The Spectator

Iraqi common sense

We know what the Americans think. We know what the French think. Now, we have the opinion of the Iraqi citizen

issue 19 July 2003

We all know what we think. Week in, week out, we hear what the British view of the war in Iraq is, and the polls tell us that we are becoming ever more sceptical. We know what the Americans think. We know what the French think of it all (not a lot). Now, for the first time, we have a scientific attempt to survey the opinion of the people whose country was fought over, and in whose name the battle of Baghdad took place.
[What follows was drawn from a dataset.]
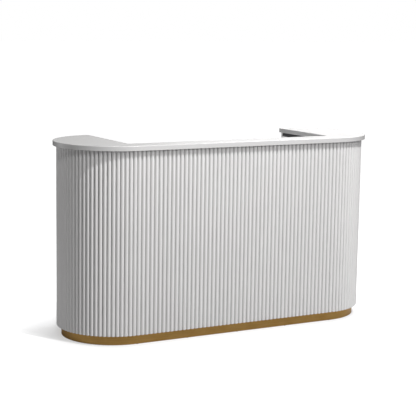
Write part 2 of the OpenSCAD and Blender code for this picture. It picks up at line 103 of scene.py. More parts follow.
class Shader:
    """A Principled material and the few nodes that the materials here are made of."""

    def __init__(self, name, roughness, metallic=0.0, **sockets):
        self.material = bpy.data.materials.new(name)
        self.material.use_nodes = True
        self.tree = self.material.node_tree
        self.principled = self.tree.nodes["Principled BSDF"]
        self.principled.inputs["Roughness"].default_value = roughness
        self.principled.inputs["Metallic"].default_value = metallic
        for socket, value in sockets.items():
            self.principled.inputs[socket.replace("_", " ")].default_value = value
        self.coords = self.tree.nodes.new("ShaderNodeTexCoord").outputs["Object"]

    def node(self, kind, **values):
        made = self.tree.nodes.new(kind)
        for key, value in values.items():
            if hasattr(made, key):
                setattr(made, key, value)
            else:
                made.inputs[key.replace("_", " ")].default_value = value
        return made

    def link(self, source, target):
        self.tree.links.new(source, target)

    def stretched(self, scale):
        """Object coordinates scaled unevenly, for grain and brushing."""
        mapping = self.node("ShaderNodeMapping", Scale=scale)
        self.link(self.coords, mapping.inputs["Vector"])
        return mapping.outputs["Vector"]

    def noise(self, scale, detail=3.0, vector=None):
        made = self.node("ShaderNodeTexNoise", Scale=scale, Detail=detail)
        self.link(vector or self.coords, made.inputs["Vector"])
        return made.outputs["Fac"]

    def ramp(self, fac, *stops):
        made = self.node("ShaderNodeValToRGB")
        elements = made.color_ramp.elements
        while len(elements) < len(stops):
            elements.new(0.5)
        for element, (position, color) in zip(elements, stops):
            element.position = position
            element.color = (*color, 1)
        self.link(fac, made.inputs["Fac"])
        return made.outputs["Color"]

    def level(self, fac, low, high):
        made = self.node("ShaderNodeMapRange", To_Min=low, To_Max=high)
        self.link(fac, made.inputs["Value"])
        return made.outputs["Result"]

    def multiply(self, a, b):
        made = self.node("ShaderNodeMix", data_type="RGBA", blend_type="MULTIPLY")
        made.inputs[0].default_value = 1
        self.link(a, made.inputs[6])
        self.link(b, made.inputs[7])
        return made.outputs[2]

    def math(self, operation, a, b=None):
        """A Math node of two values, each of which is a socket or a number."""
        made = self.node("ShaderNodeMath", operation=operation)
        for socket, value in zip(made.inputs, (a, b)):
            if isinstance(value, bpy.types.NodeSocket):
                self.link(value, socket)
            elif value is not None:
                socket.default_value = value
        return made.outputs["Value"]

    def plan_distance(self):
        """Distance in plan from the line between the centres of the counter's round ends."""
        place = self.node("ShaderNodeSeparateXYZ")
        self.link(self.coords, place.inputs[0])
        sideways = self.math("ABSOLUTE", place.outputs["X"])
        across = self.math("MAXIMUM", self.math("SUBTRACT", sideways, end_x), 0)
        squares = self.math("ADD", self.math("POWER", across, 2), self.math("POWER", place.outputs["Y"], 2))
        return self.math("SQRT", squares)

    def color(self, source):
        self.link(source, self.principled.inputs["Base Color"])

    def roughness(self, source):
        self.link(source, self.principled.inputs["Roughness"])

    def bump(self, height, strength, distance, under=None):
        made = self.node("ShaderNodeBump", Strength=strength, Distance=distance)
        self.link(height, made.inputs["Height"])
        if under:
            self.link(under, made.inputs["Normal"])
        self.link(made.outputs["Normal"], self.principled.inputs["Normal"])
        return made.outputs["Normal"]


def shade(color, factor):
    return tuple(channel * factor for channel in color)


# ---------- materials ----------

# How far up a flute, of its height, the painted shade in the grooves reaches.
GROOVE_SHADE_REACH = 0.3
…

To look at the polling returns from Iraq is frankly to have a sense of relief; relief not just that they do not all want an instant return to power by Saddam Hussein. It is a relief to hear the voices of those who are really engaged in the matter. These are the voices of people whose lives — unlike ours — have been changed fundamentally by the American and British military action. These are the people who have most to lose, and to win. Theirs are the voices of common sense. After all the puffed-up self-hating polemics that follow the successful prosecution of any war by a democracy, it is welcome to find such rationality in the calculations of the Iraqi citizen.

This survey cannot claim to be carried out in such aseptic perfection as one conducted in, say, a Tesco car park. But it is a survey that has become more urgent with every passing week, as it has become evident to the public that this was a war at least partly fought in bad faith. It is hard to think of any episode more corrosive of trust in politicians than the business of the weapons of mass destruction.